Hudson Architects’ latest project for Norwich University of the Arts, Duke Street Riverside, is a sophisticated building which completes this under-sung corner of the city. Housing both teaching space and accommodation for 100 students this flagship building reflects the client’s deep commitment to the well-being of both the students and the city more broadly and is an exemplary benchmark for contemporary educational institutions.
The two uses are cleverly enclosed within the slender industrial red brick envelope, with a new lecture theatre and teaching facilities below and student accommodation above. The building navigates planning and urban design complexities of non-uniform building heights, stepping up and down to mediate between different contexts. Carefully designed natural ventilation and solar shading systems at Duke Street Riverside contribute to a robust sustainability strategy. Student rooms are heated by electric radiators, taking advantage of the on-going decarbonisation of the grid and erratic usage pattern for the rooms, and an MHVR systems maintains the air quality of the air-tight building.

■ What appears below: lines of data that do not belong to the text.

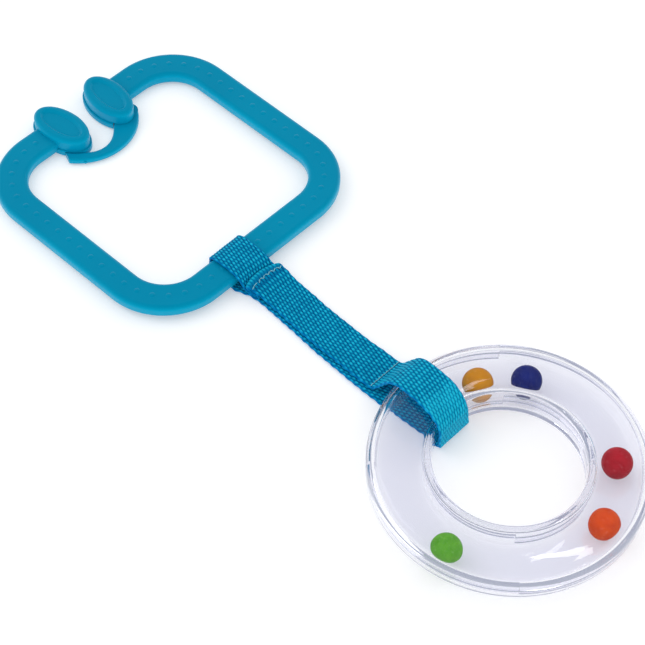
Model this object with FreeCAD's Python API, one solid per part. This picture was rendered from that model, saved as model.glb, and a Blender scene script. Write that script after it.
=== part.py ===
import FreeCAD, Part
import math
import os

# Baby rattle: an open square link frame with a snap gate arm, one length of webbing looped round
# the link frame and round a clear hollow ring, and five loose balls inside the ring.
# Millimetres, +Z up, lying on a flat surface at z = 0, +X from the link frame to the ring.
# Origin: middle of the whole object's footprint, on the resting plane.
# "Link axes" have the same directions, with their origin at the link frame's centre.

V = FreeCAD.Vector
os.makedirs("parts", exist_ok=True)

# ---------------------------------------------------------------- link frame sizes
LINK_HALF = 40.4          # link centre to bar centreline
BAR_W = 10.4              # bar width, seen from above
BAR_T = 4.5               # bar thickness
BAR_CORNER_R = 17.5       # corner radius of the bar centreline
BAR_EDGE_R = 1.6          # rounding of the bar's long edges
BAR_END = 9.9             # each free end stops this far from y = 0, under its pad
LINK_OUT = LINK_HALF + BAR_W / 2
STRAIGHT = LINK_HALF - BAR_CORNER_R      # half the straight part of a side

DOT_R = 0.95              # raised dots, low domes
DOT_H = 0.26
DOT_ROOT = 0.2            # how far a dot reaches down into the bar
DOT_PITCH = 5.03          # least spacing along the bar centreline
DOT_START = 20.6          # first and last dot, from the middle of the -X side

PADS = {1: (-38.1, 9.3), -1: (-39.4, -10.1)}   # pad centres by side of y = 0, link axes
PAD_TILT = 5.5            # turn of each oval; they lean opposite ways, degrees
PLATE_A, PLATE_B, PLATE_H = 11.4, 6.85, 2.3    # half length, half width, height
PLATE_EDGE_R = 0.45
BUTTON_A, BUTTON_B, BUTTON_TOP = 10.8, 6.25, 6.8
BUTTON_EDGE_R = 1.55
DISH_A, DISH_B, DISH_DEPTH = 8.5, 3.9, 0.75    # hollow in the button's top
DISH_TAPER = 0.95         # the dish floor is this much smaller all round
DISH_OVERCUT = 0.01

# ---------------------------------------------------------------- snap gate arm sizes
ARM_X, ARM_Y = -40.3, -1.2     # centre of the outer arc, link axes
ARM_R = 18.9
ARM_T = 2.2
TIP_DEG = -53.8                # end of the outer arc
EYE_X, EYE_Y = -31.4, 12.0     # round root, under the +Y pad, link axes
EYE_R = 3.0
EYE_GAP = 0.06                 # clearance of the root in its socket
POCKET_GAP = 0.18              # clearance between the arm and the pads' plates
LONG_EDGE = 15                 # arm edges longer than this are rounded
# (x, y) along the arm's inner edge, the one facing the pads, tip to root, link axes
ARM_INNER = [(-32.5, -15.1), (-29.9, -12.9), (-27.45, -10.0), (-25.85, -7.2), (-25.35, -4.3),
             (-25.9, -1.6), (-27.6, 1.3), (-30.4, 4.2), (-32.7, 7.2), (-33.6, 10.1)]
NUB_DEG, NUB_SINK = -38, 0.6   # place on the arc, and depth of the base inside it
NUB_R_BASE, NUB_R_END, NUB_LENGTH, NUB_Z = 0.7, 0.4, 1.0, 0.9

# ---------------------------------------------------------------- webbing sizes, x and y in link axes
WEB_W = 13.0              # width
WEB_T = 1.15              # thickness
WEB_Y = -8.5              # centreline
BEND_GAP = 0.95           # half the opening left at each bend
LINK_BEND_X = 58.0        # bend next to the link loop
RING_BEND_X = 99.8        # bend next to the ring loop
STRAP_EDGE_R = 0.3
BAND_SAMPLES = 14         # offset points per span of a band's mid-line
THREAD_R = 0.20

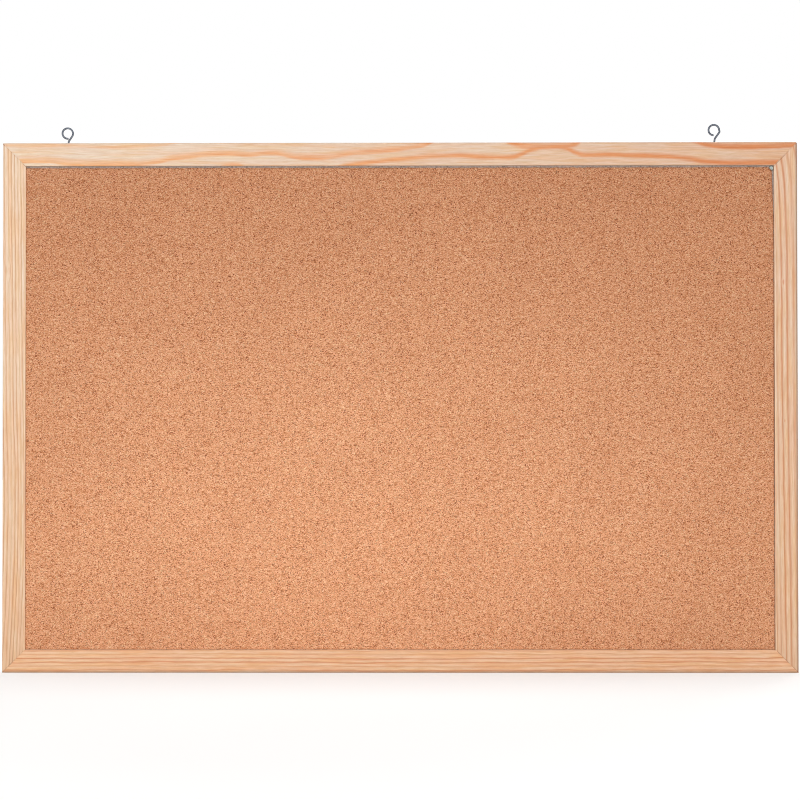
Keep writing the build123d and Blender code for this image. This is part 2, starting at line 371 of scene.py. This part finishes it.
# Each band is its path of (share of the rail, mm inward), then its outer fade, inner fade and strength.
TOP_RAIL_BANDS = (
    # Hugs the inner edge at the left, lifts in two humps and runs off the outer edge near the middle.
    (((0.0, 14.5), (0.05, 14.0), (0.1, 16.0), (0.18, 15.4), (0.22, 11.4), (0.285, 8.4), (0.31, 9.4),
      (0.335, 8.0), (0.382, 11.4), (0.443, 8.1), (0.5, 5.0), (0.53, 2.2), (0.56, -3.0), (1.0, -8.0)),
     5.4, 2.0, 0.8),
    # Comes in from the inner edge before that, climbs over a peak and settles along the inner edge.
    (((0.0, 24.0), (0.4, 21.0), (0.437, 16.5), (0.5, 12.4), (0.562, 9.6), (0.632, 11.2), (0.652, 8.6),
      (0.67, 4.4), (0.688, 3.0), (0.707, 3.8), (0.72, 7.2), (0.738, 9.4), (0.776, 9.6), (0.826, 10.4),
      (0.864, 12.0), (0.89, 14.4), (0.965, 15.0), (1.0, 12.5)), 3.6, 2.8, 1.0),
    # Broad streaky patch that the second band climbs into.
    (((0.0, -9.0), (0.6, -8.0), (0.645, 1.0), (0.67, 3.0), (0.71, 2.6), (0.75, -8.0), (1.0, -9.0)),
     5.0, 3.4, 0.9),
    # Wedge along the outer edge at the right.
    (((0.0, -9.0), (0.82, -8.0), (0.87, -1.5), (0.9, 2.6), (0.94, 3.4), (1.0, 2.0)), 4.0, 2.6, 1.0),
    # Small patch at the inner edge, and a faint streak along the outer edge at the left.
    (((0.0, 25.0), (0.26, 22.0), (0.29, 16.4), (0.32, 22.0), (1.0, 25.0)), 2.5, 3.0, 0.7),
    (((0.0, 1.5), (0.1, 1.8), (0.19, 1.6), (0.24, -3.0), (1.0, -8.0)), 2.0, 2.0, 0.45),
)

# Each member's start and end colours below are partly painted shading, falling off from the upper left.
top_pine = pine(
    "pine_top", "top", 3, ((226, 212, 196), (215, 187, 165)), ((228, 172, 112), (207, 134, 84)),
    broad_bands(*TOP_RAIL_BANDS), 1.3,
)
bottom_pine = pine(
    "pine_bottom", "bottom", 71, ((235, 204, 171), (233, 200, 169)), ((213, 154, 113), (210, 149, 109)),
    growth_rings(
        ((0, 17.0), (0.25, 17.4), (0.5, 16.9), (0.75, 17.3), (1, 17.6)),
        ((0, 3.0), (1, 3.0)), 0.0, 0.5, FINE_RING,
    ),
    1.3, arris_shade=0.45,
)
left_pine = pine(
    "pine_left", "left", 137, ((226, 199, 170), (230, 212, 192)), ((200, 156, 118), (206, 168, 134)),
    growth_rings(
        ((0, 12.7), (0.06, 13.9), (0.12, 15.2), (0.33, 17.1), (0.52, 15.7), (0.9, 14.1), (1, 13.7)),
        ((0, 2.2), (1, 2.2)), 0.01, 0.4, FINE_RING,
    ),
    0.7, knots=((303, 4.9, 1.4, 0.15),),
)
right_pine = pine(
    "pine_right", "right", 211, ((221, 195, 168), (222, 199, 178)), ((202, 146, 108), (204, 150, 116)),
    growth_rings(
        ((0, 16.4), (0.1, 16.8), (0.52, 18.9), (0.9, 21.3), (0.97, 24.4), (1, 28.0)),
        ((0, 2.9), (0.5, 2.9), (1, 3.1)), 0.021, 0.6, FINE_RING,
    ),
    0.7, knots=((294, 10.8, 0.9, 0.6), (189.5, 10.0, 0.6, 0.5)), arris_shade=0.75,
)


# ---- Cork ----

# A granule's size in millimetres, and the colours of the walls between granules, the bark and the flecks.
GRANULE_WIDTH = 0.62
GRANULE_HEIGHT = 0.44
GRANULE_WALL = (156, 92, 56)
BARK_SPECK = (124, 58, 26)
PALE_FLECK = (250, 226, 180)
# The tint that paints shading over the cork sheet.
CORK_PAINTED_SHADE = (214, 206, 202)


def granulated_cork():
    """Pressed granules, a little wider than tall, with dark bark specks and pale flecks among them."""
    shader = Shader("granulated_cork")
    warp = shader.noise(shader.point(shader.x / 1.2, shader.y / 1.2, shader.z / 1.2), 1.0) * 0.5

    def granules(size, seed):
        return shader.point(shader.x / (GRANULE_WIDTH * size) + warp, shader.y / size + seed,
                            shader.z / (GRANULE_HEIGHT * size) + warp)

    tone = shader.cells(granules(1.0, 0)) * 0.8 + shader.cells(granules(1.8, 40)) * 0.2
    walls = shader.cell_walls(granules(1.0, 0))
    colour = tone.ramp(
        (0.0, (150, 80, 42)),
        (0.22, (200, 132, 88)),
        (0.5, (226, 162, 120)),
        (0.8, (237, 180, 142)),
        (1.0, (246, 209, 175)),
    )
    colour = shader.mix(walls.fade(0.0, 0.1, 0.3, 0), colour, GRANULE_WALL)
    colour = shader.mix(shader.cells(granules(1.1, 90)).fade(0.925, 0.935, 0, 0.85), colour, BARK_SPECK)
    colour = shader.mix(shader.cells(granules(1.0, 160)).fade(0.955, 0.965, 0, 0.6), colour, PALE_FLECK)

    # Painted shading: the sheet is painted palest low in the middle, where the light falls most, and darker
    # towards its upper right, with a slow random drift of tone on top.
    aside = (shader.x / board_width + 0.08) * 0.7
    above = (shader.z / board_height - 0.2) * 0.8
    far = (aside * aside + above * above).calc("SQRT")
    drift = shader.noise(shader.point(shader.x / 70, 0.0, shader.z / 70), 2.0)
    shade = far.fade(0.0, 0.75, 0.0, 0.9) + drift * 0.15
    colour = shader.mix(shade, colour, CORK_PAINTED_SHADE, "MULTIPLY")
    height = tone * 0.6 + walls.fade(0.0, 0.2) * 0.4
    return shader.finish(colour, 0.85, height, relief=0.09, specular=0.15)


# The grid of the cork's face, its deepest pit, and how far its free edges have crumbled, in millimetres.
RELIEF_PITCH = 1.5
PIT_DEPTH = 0.3
CRUMBLE = 0.25
JITTER = 0.3  # of the pitch
EDGE_INSET = 1e-6  # metres, so that the first and last rows still cross the outline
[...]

The challenges created by the riverside location are harnessed to create a sunny new public plaza whose popular elephant-stepped seating provides a theatrical interface between the public and the institution and support the city’s aspiration to enhance access along the River Wensum. This external space is twinned with an interior equivalent, which steps down strikingly deep into the heart of the ground floor plan and is used by students and teachers as an informal lecture theatre or social space. Clad with the projects distinctive metal panels etched in patterns that recreate those used at an ironworks that stood on the site in the 19th century and celebrate the importance of artistry and craftsmanship at NUA., this space navigates through to the other main spaces in the building – the timber lined lecture theatre whose raked retractable seating accommodates the diversity of uses anticipated by the university, the spectacular state of the art teaching spaces whose dual aspect takes in the riverside and birch tree planting – as well as the other ancillary uses. Moving around the building, the circulation contains openings with surprising glancing views, and a skylight which appears impossibly deep within the building plan to unexpectedly flood the central core with light.
Organised into flats of 8, the student accommodation at Duke St Riverside is standard setting. Students benefit from private bedrooms which were delivered within budget to feel like pieces of artisanal joinery. They share a beautifully specified kitchen and social space each with a spectacular corner window that takes in the panoramic views of the city. The spaces are expressed on the elevation by a playful rhythm of ultra-fine box-framed windows that talk to the neighbouring building across the river.